─── Material provided ───

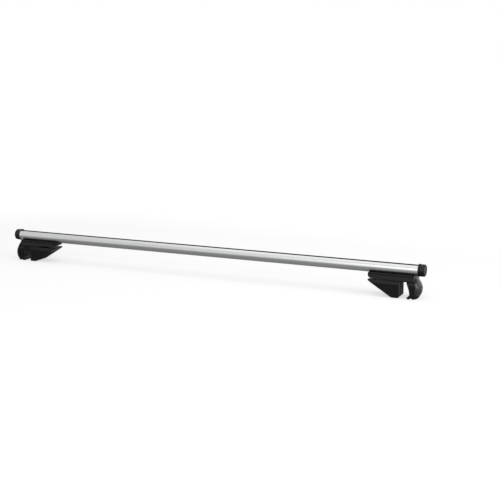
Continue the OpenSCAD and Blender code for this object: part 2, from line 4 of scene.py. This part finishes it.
import bmesh
import bpy
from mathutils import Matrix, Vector


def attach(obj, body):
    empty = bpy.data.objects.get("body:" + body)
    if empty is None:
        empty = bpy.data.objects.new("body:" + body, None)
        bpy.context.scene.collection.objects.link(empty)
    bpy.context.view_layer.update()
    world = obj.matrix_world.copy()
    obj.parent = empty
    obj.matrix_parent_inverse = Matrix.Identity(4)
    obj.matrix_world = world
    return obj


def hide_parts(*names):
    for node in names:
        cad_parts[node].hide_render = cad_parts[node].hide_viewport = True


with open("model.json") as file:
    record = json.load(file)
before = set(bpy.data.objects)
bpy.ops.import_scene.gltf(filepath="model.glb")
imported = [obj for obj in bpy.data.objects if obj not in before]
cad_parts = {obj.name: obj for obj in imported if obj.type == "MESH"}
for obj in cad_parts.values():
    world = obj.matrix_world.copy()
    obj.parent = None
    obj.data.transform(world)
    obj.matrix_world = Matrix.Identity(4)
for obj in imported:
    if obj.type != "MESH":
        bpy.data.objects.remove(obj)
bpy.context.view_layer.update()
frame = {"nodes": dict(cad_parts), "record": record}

MM = 0.001
TAU = 2 * math.pi
SIDES = {"right": 1, "left": -1}

# Places and sizes that part.scad fixes, in millimetres. A foot's own x starts at FOOT_X, at the
# top of the hook's inner face, and grows outwards.
FOOT_X = 615.0
BAR_END = 641.5
AXIS_Z = 76.5
FLAT_RISE = 13.0
SCREW_Z = 49.0
BOLT_X = (FOOT_X - 95.5, FOOT_X - 78.5)
HOOK_R = 80.0
HOOK_TOP = 42.5
HOOK_CENTRE_Z = 4.7
RING_LEVELS = (-2.3, -1.2)
RING_R = 2.55

# M6 thread
PITCH = 1.0
ROOT_R = 2.45
CREST_R = 2.98

# Looks. Noise scales are per metre, and lengths are in metres.
BROAD_CLOUD = 35
WEAR_PATCHES = 140
PLATE_CLOUD = 180
PLATE_GRAIN = 2500
BEVEL_SAMPLES = 6
MOST_WEAR = 0.5
WORN_IS_LIGHTER = 4
# Cosine between a true and a softened normal, where wear is full and where it ends
WEAR_FULL, WEAR_NONE = 0.90, 0.995

SHARP_ANGLE = math.radians(35)
WHITE = (1, 1, 1, 1)


# Materials

def feed(tree, socket, value):
    """Sets a socket to a number or colour, or links it to another node's output."""
    if hasattr(value, "is_output"):
        tree.links.new(value, socket)
    else:
        socket.default_value = value


def add_node(tree, kind, inputs, output, **settings):
    """Adds a node, feeds its inputs by name or number, and returns one output."""
    made = tree.nodes.new(kind)
    for key, value in settings.items():
        setattr(made, key, value)
    for key, value in inputs.items():
        feed(tree, made.inputs[key], value)
    return made.outputs[output]


def math_node(tree, operation, first, second=0.0, third=0.0):
    return add_node(tree, "ShaderNodeMath", {0: first, 1: second, 2: third}, 0,
                    operation=operation)


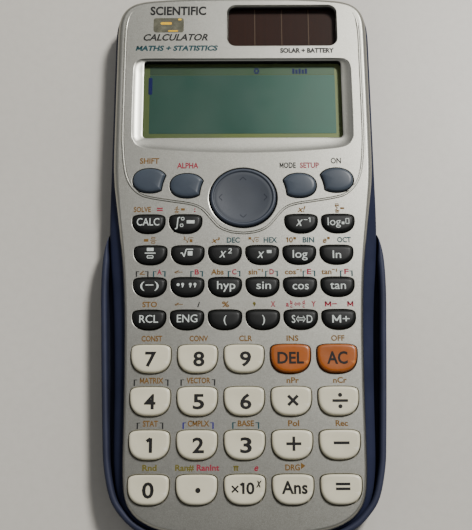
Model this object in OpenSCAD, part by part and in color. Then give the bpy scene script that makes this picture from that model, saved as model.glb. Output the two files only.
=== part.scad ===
// Scientific calculator seated in its slide-on hard case, in millimetres.
// Origin: middle of the underside of the hard case. +X to the right, +Y towards the
// display end, +Z out of the key tops. Lengths along Y are counted from the middle of the
// calculator's body, and every module is moved by body_dy, which centres the whole part.

/* [Body] */
// Length of the calculator body
body_l = 161.5; // [161:0.1:162]
// Widest part of the body, beside the display
body_w = 77; // [76.8:0.1:77.2]
// Height of the printed face above the table
face_z = 11.6; // [11.5:0.05:11.8]
// Thickness of the front plate
plate_t = 1.5; // [1.4:0.05:1.6]
// Thickness of the back cover's floor
floor_t = 1.5; // [1.4:0.05:1.6]
// Thickness of the side walls inside the front plate's outline
wall_t = 1.6; // [1.4:0.1:1.8]

/* [Hard case] */
// How far the closed end stands out beyond the body
case_over = 2.45; // [2.3:0.05:2.8]
// Widest part of the hard case
case_w = 80.4; // [80.3:0.1:80.8]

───

Exercise – Gather each line in these records that contains the string "before".

Result –
before = set(bpy.data.objects)
imported = [obj for obj in bpy.data.objects if obj not in before]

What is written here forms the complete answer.